Abstract
In places south and southwest of Johannesburg, including the Auckland Park vicinity, the weathered soft and moisture-susceptible residual Parktown Shales and Brixton Quartzite are used as subgrade and base course materials. When traffic loads are applied, the surface and base course material progressively deteriorate, impairing pavement structural integrity. The geotechnical properties of randomly distributed micro (strand) and macro (discrete) polypropylene fibre-reinforced road subgrade soil using calibrated Instron machine and one cubic meter mild steel box (1 m x 1 m x 1m) with a thickness of 25-mm subjected to static and cyclic loading conditions using three 30 mm thick circular plates of 150 mm, 250 mm, and 305 mm diameter were investigated in this study. The bearing pressure-deformation relationship, cycles induced-deformation relationship, stress-strain relationship, the traffic benefit ratio (TBR), bearing capacity ratio (BCR), settlement reduction factor (SRF), subgrade reaction and deformation modulus of unreinforced and fibre-reinforced road subgrade were investigated for different loading pressure plate sizes and at various deformation levels. Lastly, the strain variations calculated from the Instron machine Linear Variable Differential Transducers (LVDTs) under cyclic plate loading conditions were compared to those obtained from the Fibre Bragg Grating (FBG) sensors.

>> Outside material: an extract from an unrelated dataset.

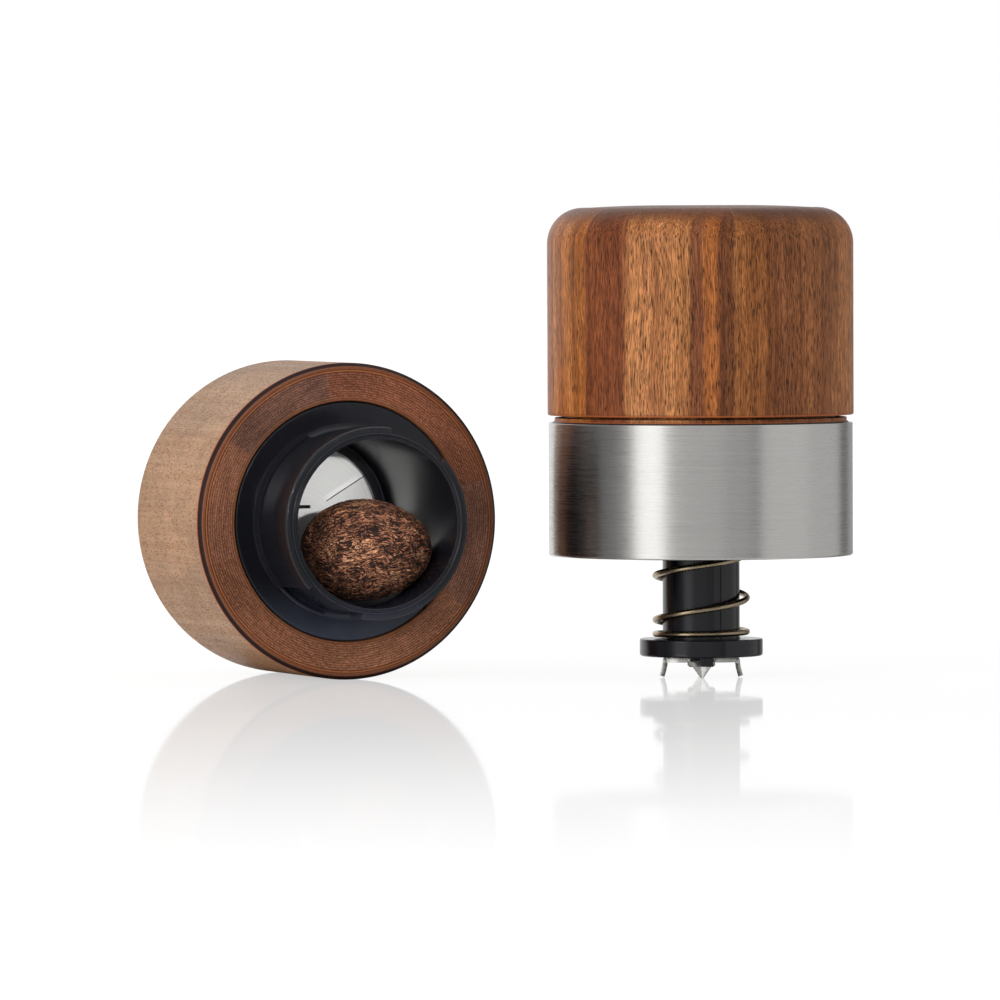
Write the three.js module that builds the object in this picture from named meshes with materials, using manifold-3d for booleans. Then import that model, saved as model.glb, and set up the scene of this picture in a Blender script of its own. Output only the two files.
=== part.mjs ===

Macro polypropylene fibre significantly improved the recoverable stress, strain, and permanent deformation compared to unreinforced and micro polypropylene fibre reinforced subgrade. FBG sensor instrumentation improved the interpretation of changes in geotechnical properties under cyclic loading conditions. The findings of this study serve as an understanding of potential benefits that could be achieved using polypropylene fibre for soft subgrade reinforcement. The soil-fibre mixture results encourage sustainable engineering applications, such as foundations and roads. The implications of this study in the real-world application are as follows; it is recommended that the top 150 mm road subgrade soil layer is scrapped out and mixed with the polypropylene fibre content that will mobilize the optimum improvement in the geotechnical properties of the road subgrade and then compacted back in place. A coarser subbase layer will then be compacted on top of the fibre-reinforced subgrade layer. An additional asphalt layer would induce more beneficial improvements. Optical fibre sensors may also be embedded at specific locations within the pavement layers to capture and monitor strain and temperature variations over time in the pavement. Hence, the data obtained offers pavement performance evaluation and serviceability in a real-world application.